The generators are powered by natural gas with an electrical output of 25 kW. They are able to supply a modest part of the electrical demand of each building, which is used in common areas. It is the cogeneration function that provides significant greenhouse emissions abatement, by making use of the heat that is a by-product of generator operation. At the Lend Lease and Mirvac developments, this heat will be used to provide approximately two thirds of the hot water needed by the residents, saving around
80 tonnes of carbon dioxide per year for each site.
Initial performance results show that cogeneration can achieve significant savings in both greenhouse emissions and costs. After eight months operation (mid-December 2007 to mid-August 2008), cogeneration at Mirvac's Cambridge Lane development is saving its occupants around $1,000 a month on power bills. By generating its own hot water and common area electricity, the apartment block has also cut its greenhouse emissions by 53,594kg. The potential saving for a year at this rate reaches 120 tonnes of CO2, equivalent to greenhouse emissions from around 35 cars.
The cogeneration technology has also proven cost effective to install. It is estimated that the Chatswood generator would pay for itself within 12 years, well within its 25-year expected lifetime.

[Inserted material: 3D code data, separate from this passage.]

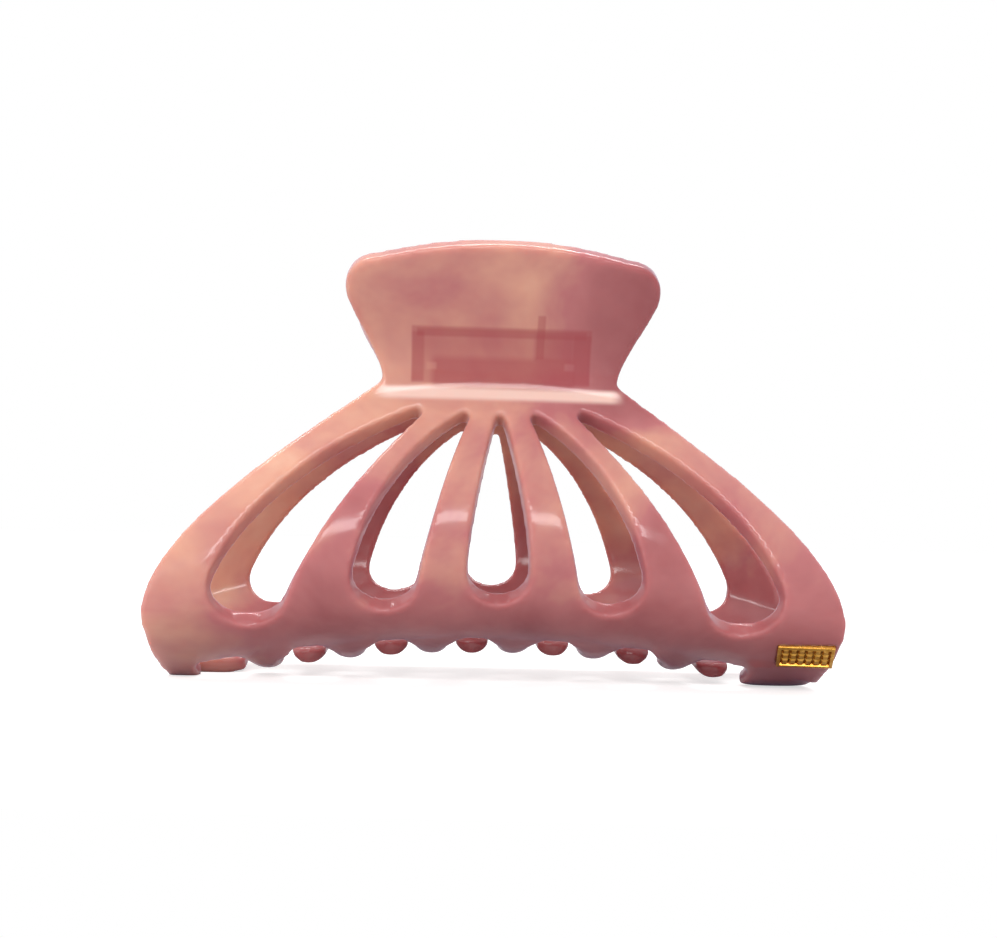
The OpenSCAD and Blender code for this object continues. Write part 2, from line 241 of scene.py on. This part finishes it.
def slab(columns, rows, place):
    """A grid extruded into a slab, with its corners where place(across, up, lift) puts them, in mm;
    across and up run from -1 to 1 over the grid, and lift is 0 on one face and 1 on the other."""
    deselect()
    bpy.ops.mesh.primitive_grid_add(x_subdivisions=columns, y_subdivisions=rows, size=2)
    piece = active()
    edit(piece, lambda face: True)
    bpy.ops.mesh.extrude_region_move(TRANSFORM_OT_translate={"value": (0, 0, 1)})
    finish_edit()
    for vertex in piece.data.vertices:
        vertex.co = MM * place(*vertex.co)
    edit(piece, lambda face: True)
    bpy.ops.mesh.normals_make_consistent(inside=False)
    finish_edit()
    return piece


def tongue(x, base, tip, reach, drop, crown):
    """A tongue from the hem towards the facing jaw. Its corners are raised by a crown, and none of it
    passes y = reach."""
    depth = HEM_DEPTH - END_SWEEP * (x / HALF_WIDTH) ** 2
    run = depth + reach

    def place(across, up, lift):
        share = (up + 1) / 2 * (1 + TOOTH_ROOT / run) - TOOTH_ROOT / run
        way = max(0.0, share)
        half = (tip + (base - tip) * (1 - way) ** FLARE_POWER) / 2
        out = run * share - TOOTH_ROUND * way * abs(across) ** 3
        thickness = TOOTH_THICKNESS + (TOOTH_TIP_THICKNESS - TOOTH_THICKNESS) * way
        fall = drop * (1 - (1 - way) ** 2) if share > 0 else 2 * drop * share
        raised = crown * (1 - lift) * abs(across) ** CROWN_POWER * min(1.0, 2 * way)
        return Vector((x + across * half, out - depth, hem_height(x) - fall + lift * thickness + raised))

    return slab(TOOTH_CELLS, TOOTH_CELLS, place)


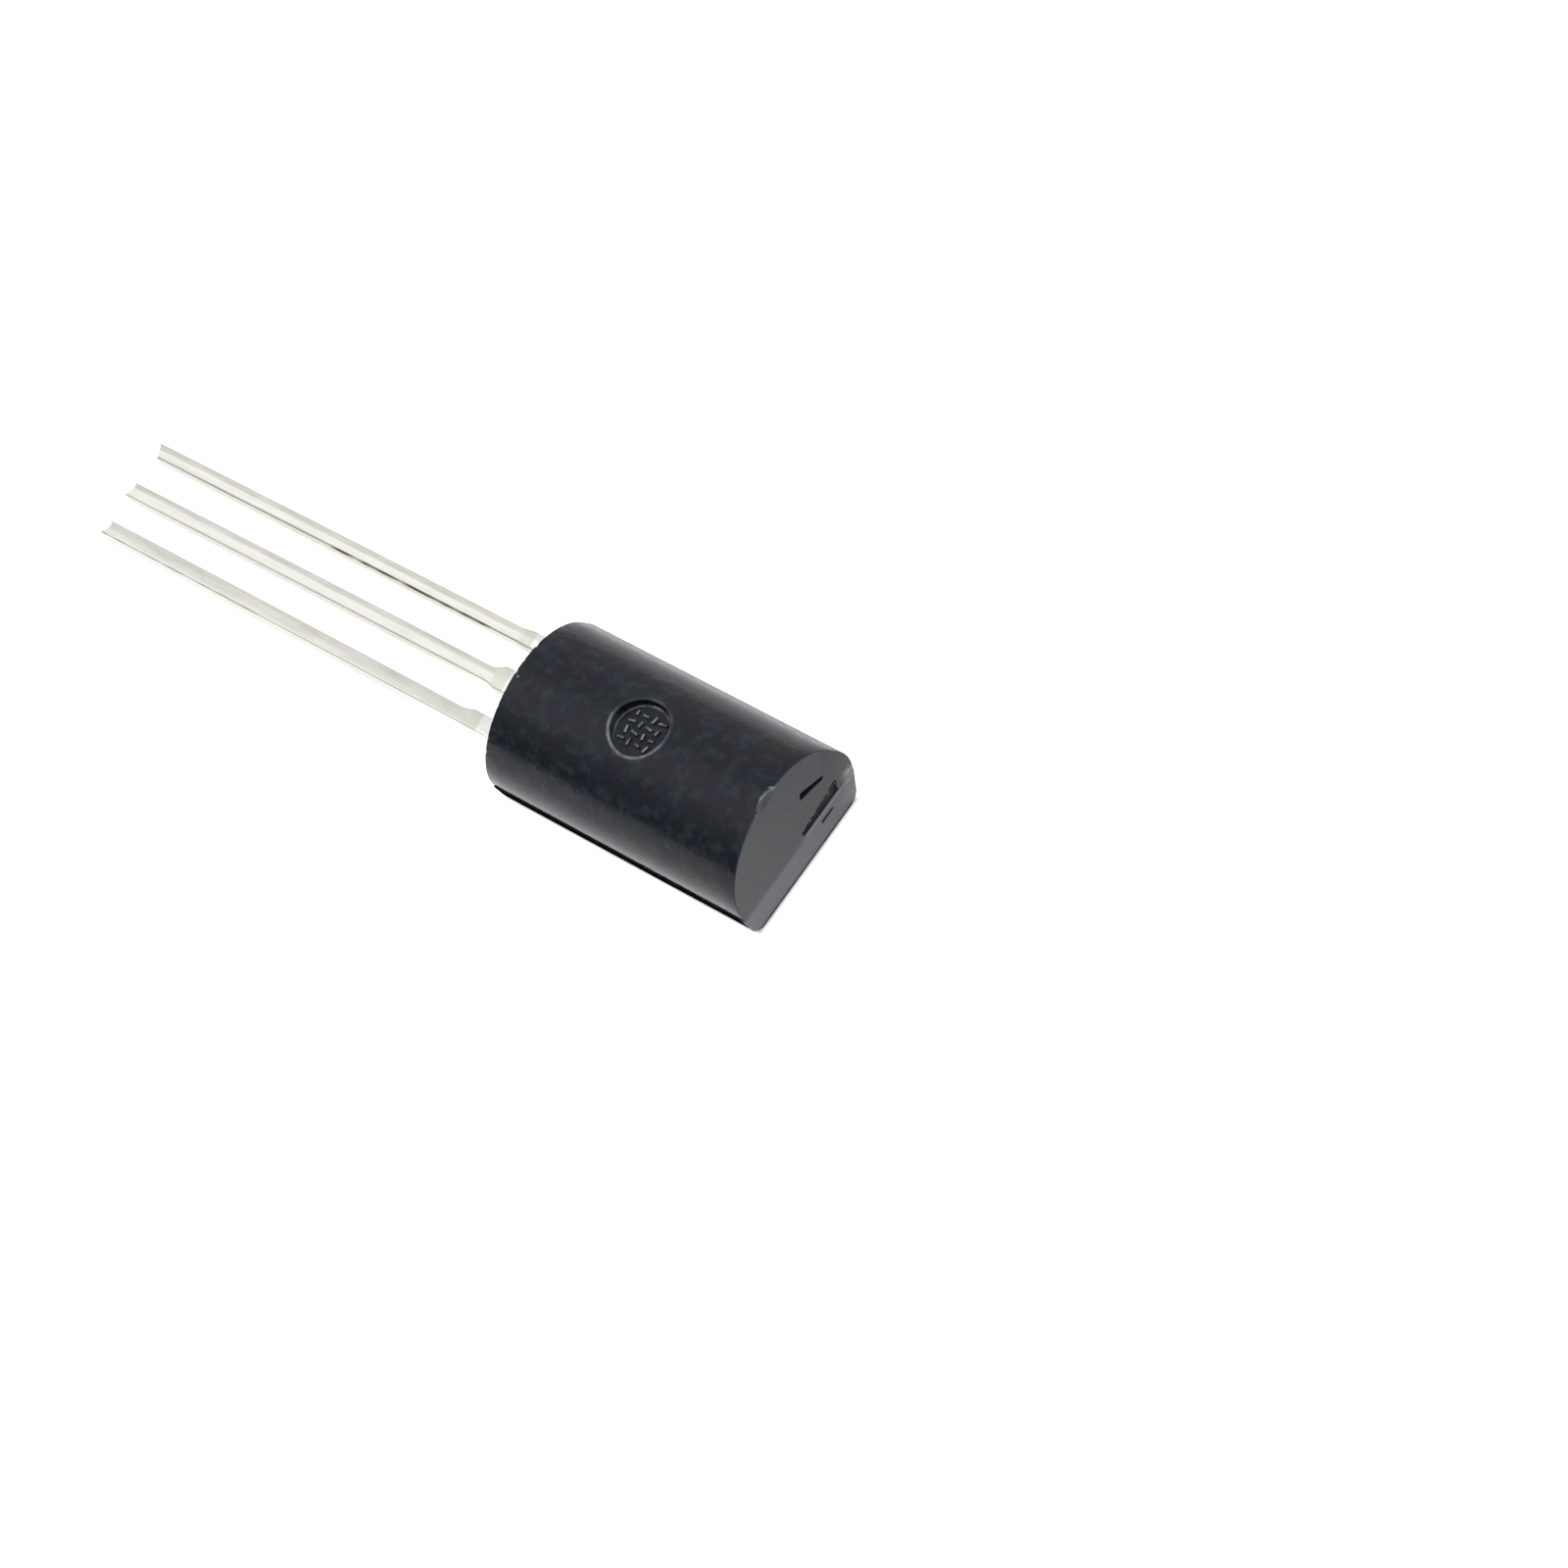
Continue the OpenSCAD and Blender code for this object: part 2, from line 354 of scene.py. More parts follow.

At Rouse Hill, lower building occupancy and a later start-up date mean that the cogeneration performance is still being tested.
The Department of Planning & Environment is monitoring the performance of both sites for a year from the commencement of cogeneration. Specialist project managers, MPI, are involved in managing the systems to find maximum efficiencies. The first eight months of reports for the Chatswood site are available below:
- Cambridge Lane apartments – Reports 1 and 2
- Cambridge Lane apartments – Report 3
- Cambridge Lane apartments – Report 4
- Cambridge Lane apartments – Report 5
- Cambridge Lane apartments – Report 6
- Cambridge Lane apartments – Report 7
- Cambridge Lane apartments – Report 8
What is cogeneration?
Cogeneration is the simultaneous production of two useful forms of energy, such as electricity and high temperature heat, also known as combined heat and power (CHP). By harnessing more energy from one generation process, cogeneration increases energy efficiency and can reduce greenhouse gas emissions when compared to other power systems. The generator can be located close to where the energy is needed, enabling local or building-based systems to control their own power.
Cogeneration has been applied around the world in a variety of industrial and commercial settings. In some larger applications, the heat can be used for space cooling as well as for water and/or space heating (trigeneration).